Atene
Inaugurazione dopo 30 anni. Il British Museum: vi prestiamo i pezzi mancanti se riconoscete che sono nostri
Apre il super museo dell’Acropoli
Oggi il debutto, ma i marmi del Partenone restano in Gran Bretagna
di Antonio Ferrari (Corriere della Sera, 20.06.2009)
ATENE - L’ombra sinistra dello scozzese Thomas Bruce, settimo conte di Elgin, che nel 1799 fu nominato ambasciatore britannico presso il sultano di Costantinopoli, si allunga e violenta la luce che illumina le vetrate del nuovo museo dell’Acropoli, che verrà inaugurato stamane. È un’ombra sinistra perché Lord Elgin, con il permesso dell’impero ottomano, che allora occupava la Grecia, sottrasse dalla collina più celebre del mondo le statue più preziose, per inviarle a Londra. Dove si trovano ancora, esposte al British Museum.
Decenni di sforzi per ottenerne la restituzione, nei quali si impegnarono da Lord Byron all’ex presidente degli Stati Uniti Bill Clinton, sono stati vani. Ma i greci non hanno intenzione di rinunciare. Anzi, l’inaugurazione di stamane, di fronte ad alcuni potenti della terra, è diventata l’occasione per rilanciare l’operazione-recupero, con la speranza di vederla realizzata in occasione delle Olimpiadi del 2012, che si svolgeranno a Londra. Far tornare a casa i preziosi marmi, quando il mondo celebrerà l’ennesima festa dello sport, nata nell’antica Grecia, sarebbe davvero un bel gesto. Ma sul risultato è assai azzardato scommettere.

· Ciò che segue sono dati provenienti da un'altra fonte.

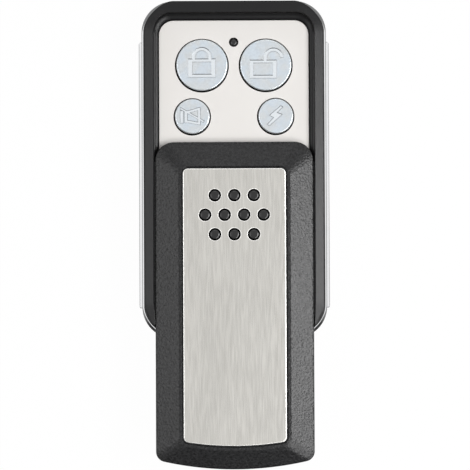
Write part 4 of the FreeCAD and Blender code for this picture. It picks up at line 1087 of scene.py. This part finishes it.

Per Atene le Olimpiadi, il Partenone, l’Ortodossia, la bandiera e i confini nazionali sono valori che non conoscono schieramenti politici né sociali. Per difenderli, l’orgoglioso Paese è pronto a tutto. Pur di cancellare, proprio con la vicenda dei marmi rimossi, quello che è stato definito un «crimine culturale». Un conto, infatti, è l’asportazione di opere d’arte nella loro interezza, come è accaduto durante tutte le guerre, le rivoluzioni, e le occupazioni. Un conto è mutilare un corpo unico delle sue parti, come è accaduto con il Partenone. Ecco perché l’inaugurazione del Museo dell’Acropoli (3 livelli; 21000 metri quadrati, di cui 14000 riservati all’esposizione), ideato dall’architetto franco-svizzero Bernard Tschumi, è diventata la rampa di lancio dell’attacco decisivo a un recupero che i greci ritengono non possibile ma doveroso.
Per ora i contatti con Londra sono gelidi. Il British Museum ha annunciato d’essere disponibile alla restituzione dei marmi, in cambio di un accordo che ne garantisca la proprietà. Come dire: noi ve li prestiamo, ma sono nostri. La risposta è stata un rifiuto secco. La Grecia avanza un nugolo di ragioni, e non soltanto perché quello compiuto da Lord Elgin viene ritenuto quasi un tollerato furto, visto che il sultano di Costantinopoli fu spinto ad accettare la richiesta dell’ambasciatore per piaggeria nei confronti di Londra; ma perché, più volte, la Gran Bretagna aveva opposto alle reiterate pressioni una sola risposta: «Nessun luogo in Grecia è adatto per difendere e proteggere dall’incuria del tempo le statue». Questa poteva essere una comprensibile giustificazione. Ma dopo aver atteso 30 anni, Atene oggi può offrire il più grande e moderno museo del pianeta, ai piedi dell’Acropoli, per offrire un confortevole, sicuro e definitivo rifugio ai suoi preziosi cimeli.
La Grecia è attraversata, in queste ore, da brividi di orgoglio nazionale, che non si avvertivano dal 2004 quando, in pochi mesi, la squadra di calcio vinse a sorpresa l’Europeo, e i giochi olimpici, dopo un’attesa durata oltre cent’anni, tornarono a casa e offrirono un’edizione che tutti gli osservatori, persino coloro che ironizzavano sulle capacità organizzative del Paese, giudicarono perfetti, spendendo giudizi ammirati. Ora la battaglia è sui marmi del Partenone, e se si fa un pensiero all’ostinazione di Atene nell’impedire che la repubblica ex-jugoslava di Macedonia possa fregiarsi del titolo di Macedonia (come il nome storico della regione greca dove nacque Alessandro Magno) si può concludere che pensare a qualche parziale compromesso è quasi impossibile.